本発明の非水電解質二次電池は高容量で、かつ、サイクル充放電特性に優れている。本発明の電池は携帯電話やノートパソコン、カムコーダーなどの電子機器など小型の電池から、電気自動車やハイブリッド電気自動車などの車載用途や家庭用電力貯蔵用の蓄電池といった大型の二次電池用途に好適に利用可能である。

Claims (11)

  1. 正極が正極活物質と導電助剤とバインダーを少なくとも含有し、バインダーが粒子形状を保って導電助剤とともに正極活物質間の凹部に偏在していることを特徴とする二次電池。
  2. 正極に含まれるバインダーが粒子形状を保って導電助剤と結着して正極活物質の間を埋める海島構造として偏在していることを特徴とする請求項1に記載の二次電池。
  3. 正極に含まれるバインダーが粒子形状を保って導電助剤とともに、正極活物質表面にも点在することを特徴とする請求項1または請求項2に記載の二次電池。
  4. 正極に含まれる導電助剤の含有量が正極活物質100重量部に対して1〜20重量部であり、バインダーの含有量が1〜10重量部であることを特徴とする請求項1〜3のいずれかに記載の二次電池。
  5. 正極に含まれるバインダーが水系バインダーであることを特徴とする請求項1〜4のいずれかに記載の二次電池。
  6. 正極に含まれるバインダーがアクリル系共重合体を架橋させたバインダーであることを特徴とする請求項1〜5のいずれかに記載の二次電池。
  7. 該水系バインダーが、(A)(メタ)アクリレートモノマーから誘導される構成単位と、(B)(メタ)アクリル酸モノマーから誘導される構成単位と、
    (C)5官能以下の多官能(メタ)アクリレートモノマーとから誘導される構成単位と、
    を含むアクリル系重合体であることを特徴とする請求項5に記載の二次電池。
  8. リチウムイオン電池として構成されたことを特徴とする、請求項1〜7のいずれかに記載の二次電池。
  9. 正極活物質、バインダーを水系溶剤で分散させる工程、さらに導電助剤を添加して分散させる工程、得られたスラリー溶液を集電体上に塗布し、乾燥させる工程を含むことを特徴とする正極の製造方法。

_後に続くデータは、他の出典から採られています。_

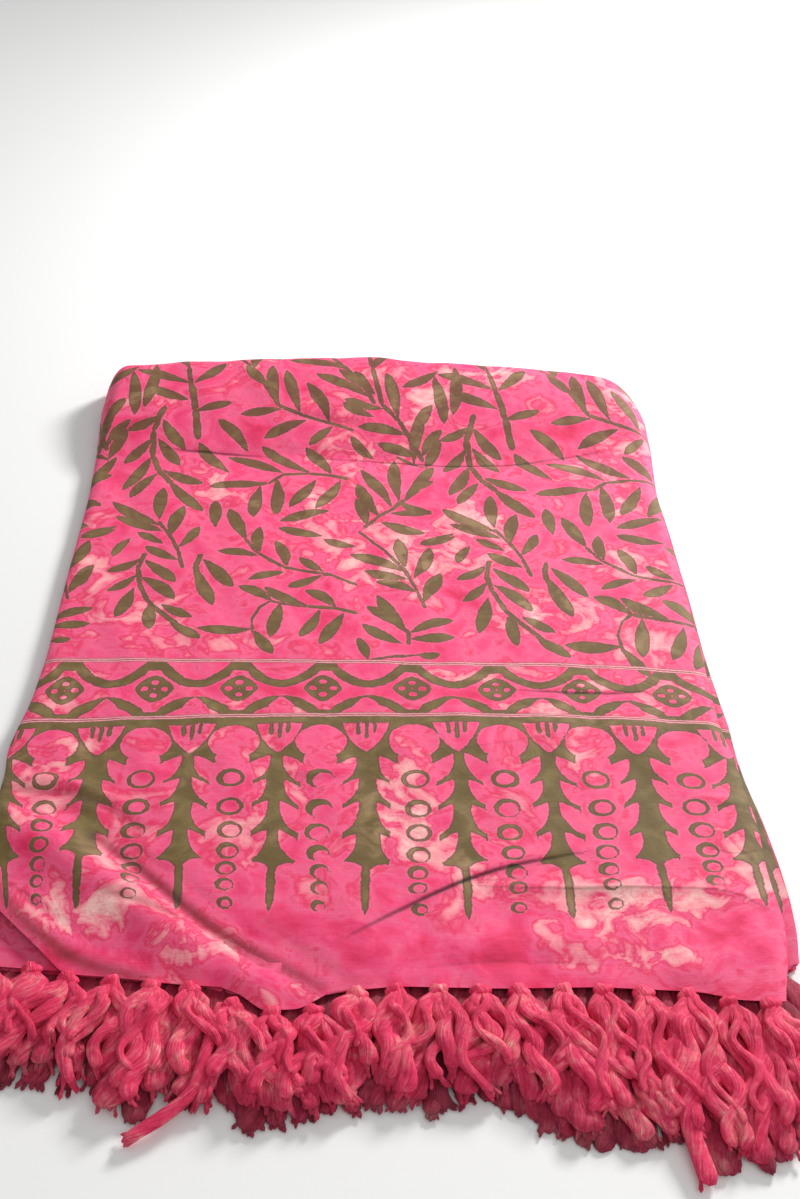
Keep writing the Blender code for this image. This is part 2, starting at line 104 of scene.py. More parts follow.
LOW_HEM = columns(
    "x y",
    (-0.290, -0.296), (-0.262, -0.300), (-0.214, -0.305), (-0.134, -0.315), (-0.101, -0.318),
    (-0.079, -0.331), (-0.054, -0.331), (-0.035, -0.321), (0.011, -0.318), (0.144, -0.321),
    (0.210, -0.325), (0.236, -0.330), (0.260, -0.326), (0.272, -0.310), (0.290, -0.302),
)
FAR = columns(
    "x y",
    (-0.290, 0.462), (-0.262, 0.473), (-0.206, 0.478), (-0.111, 0.479), (-0.006, 0.481),
    (0.057, 0.467), (0.171, 0.458), (0.231, 0.438), (0.262, 0.424), (0.280, 0.412),
)
# Folds and creases. rise is a rounded ridge above zero or a trough below it, with its half width;
# step lifts the far side of the line over the near one; mark is the strength of painted shade: a fine
# darkened line with a pressed-in bump along a thin crease, or a soft darkened band in a wide fold's hollow.
FOLDS = (
    ("name", "rise", "width", "step", "mark", "line"),
    ("front left ridge", 0.0095, 0.019, 0, 0,
     ((-0.290, -0.152), (-0.229, -0.206), (-0.181, -0.246), (-0.140, -0.280), (-0.085, -0.318))),
    ("front left trough", -0.0042, 0.009, 0, 0,
     ((-0.205, -0.186), (-0.163, -0.219), (-0.128, -0.252), (-0.098, -0.280), (-0.045, -0.318))),
    ("corner trough", -0.0030, 0.010, 0, 0,
     ((-0.270, -0.236), (-0.226, -0.270), (-0.189, -0.297), (-0.154, -0.312))),
    ("lifted corner", 0.0060, 0.020, 0, 0,
     ((-0.276, -0.250), (-0.240, -0.286), (-0.222, -0.302))),
    ("left pucker", 0.0032, 0.009, 0, 0, ((-0.287, -0.128), (-0.241, -0.134), (-0.190, -0.162))),
    ("left dip", -0.0028, 0.008, 0, 0, ((-0.287, -0.150), (-0.232, -0.158), (-0.196, -0.180))),
    ("middle pleat", 0.0022, 0.009, 0, 0,
     ((-0.012, -0.272), (0.038, -0.240), (0.096, -0.214), (0.146, -0.204))),
    ("right ridge", 0.0018, 0.010, 0, 0, ((0.070, -0.240), (0.175, -0.240), (0.266, -0.252))),
    ("hem wave", 0.0022, 0.013, 0, 0, ((0.010, -0.296), (0.090, -0.286), (0.190, -0.292))),
    ("right hem puff", 0.0026, 0.016, 0, 0, ((0.190, -0.318), (0.236, -0.308), (0.262, -0.290))),
    ("middle wave", 0.0016, 0.020, 0, 0, ((-0.060, -0.100), (0.060, -0.090), (0.250, -0.082))),
    ("roll crease", -0.0026, 0.010, 0, 0,
     ((-0.190, 0.322), (-0.080, 0.318), (0.100, 0.300), (0.215, 0.312))),
    ("far right tuck", -0.0035, 0.012, 0, 0, ((0.110, 0.448), (0.180, 0.436), (0.232, 0.414))),
    # Finer ones, placed one by one on the same cloth.
    ("long valley", -0.0046, 0.0085, 0, 0.95,
     ((-0.209, -0.185), (-0.168, -0.219), (-0.135, -0.254), (-0.105, -0.281), (-0.041, -0.322))),
    ("corner shade", -0.0040, 0.011, 0, 0.90,
     ((-0.272, -0.234), (-0.250, -0.262), (-0.227, -0.283), (-0.203, -0.300), (-0.160, -0.313))),
    ("hem hollow", -0.0030, 0.011, 0, 0.35, ((-0.080, -0.268), (-0.048, -0.293), (-0.012, -0.322))),
    ("middle pucker", 0.0017, 0.004, 0, 0, ((-0.072, -0.120), (-0.045, -0.127), (-0.018, -0.118))),
    ("left pucker's back", 0.0016, 0.004, 0, 0, ((-0.282, -0.122), (-0.240, -0.127), (-0.196, -0.150))),
    ("short crease", -0.0022, 0.0055, 0, 0.55,
     ((-0.198, -0.242), (-0.167, -0.253), (-0.137, -0.267))),
    ("corner ridge", 0.0010, 0.005, 0, 0.2, ((-0.269, -0.226), (-0.233, -0.252))),
    ("dark pleat", -0.0008, 0.003, 0.0011, 1.0,
     ((-0.020, -0.280), (0.013, -0.259), (0.038, -0.245), (0.062, -0.232), (0.096, -0.219),
      (0.143, -0.209))),
    ("fine ridge", 0.0012, 0.004, 0.0006, 0.45,
     ((0.073, -0.239), (0.120, -0.244), (0.175, -0.244), (0.246, -0.246), (0.268, -0.263))),
    ("faint line", 0.0004, 0.004, 0, 0.15,
     ((0.015, -0.108), (0.074, -0.100), (0.136, -0.086), (0.217, -0.079), (0.252, -0.087))),
    ("short dark crease", -0.0007, 0.0025, 0.0004, 0.7,
     ((0.114, -0.032), (0.157, -0.036), (0.192, -0.038), (0.215, -0.035))),
    ("far left crease", -0.0009, 0.003, 0.0005, 0.8, ((-0.205, 0.325), (-0.116, 0.316))),
    ("far long crease", -0.0008, 0.003, 0.0005, 0.7,
     ((-0.060, 0.312), (0.024, 0.303), (0.101, 0.296), (0.161, 0.302), (0.214, 0.314))),
    ("far left fold", 0.0018, 0.007, 0, 0.3, ((-0.250, 0.354), (-0.213, 0.370))),
    ("far middle fold", -0.0016, 0.007, 0, 0.3, ((-0.090, 0.371), (-0.021, 0.355))),
    ("left gather", -0.0034, 0.007, 0, 0.45,
     ((-0.287, -0.135), (-0.241, -0.140), (-0.210, -0.149), (-0.177, -0.180))),
    ("right edge crease", -0.0008, 0.004, 0, 0.3, ((0.236, -0.205), (0.258, -0.212), (0.276, -0.206))),
    ("right gather", 0.0012, 0.006, 0, 0, ((0.225, -0.150), (0.262, -0.160), (0.277, -0.158))),
    ("hem furrow", -0.0008, 0.005, 0, 0.2, ((0.030, -0.308), (0.085, -0.303), (0.150, -0.309))),
    ("left soft wave", 0.0009, 0.012, 0, 0, ((-0.270, 0.020), (-0.180, 0.046), (-0.080, 0.040))),
    ("far soft wave", 0.0010, 0.014, 0, 0, ((-0.120, 0.228), (0.020, 0.246), (0.150, 0.232))),
)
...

  10. 該水系バインダーが、(A)(メタ)アクリレートモノマーから誘導される構成単位と、(B)(メタ)アクリル酸モノマーから誘導される構成単位と、
    (C)5官能以下の多官能(メタ)アクリレートモノマーとから誘導される構成単位と、
    を含むアクリル系重合体であることを特徴とする請求項9に記載の正極の製造方法。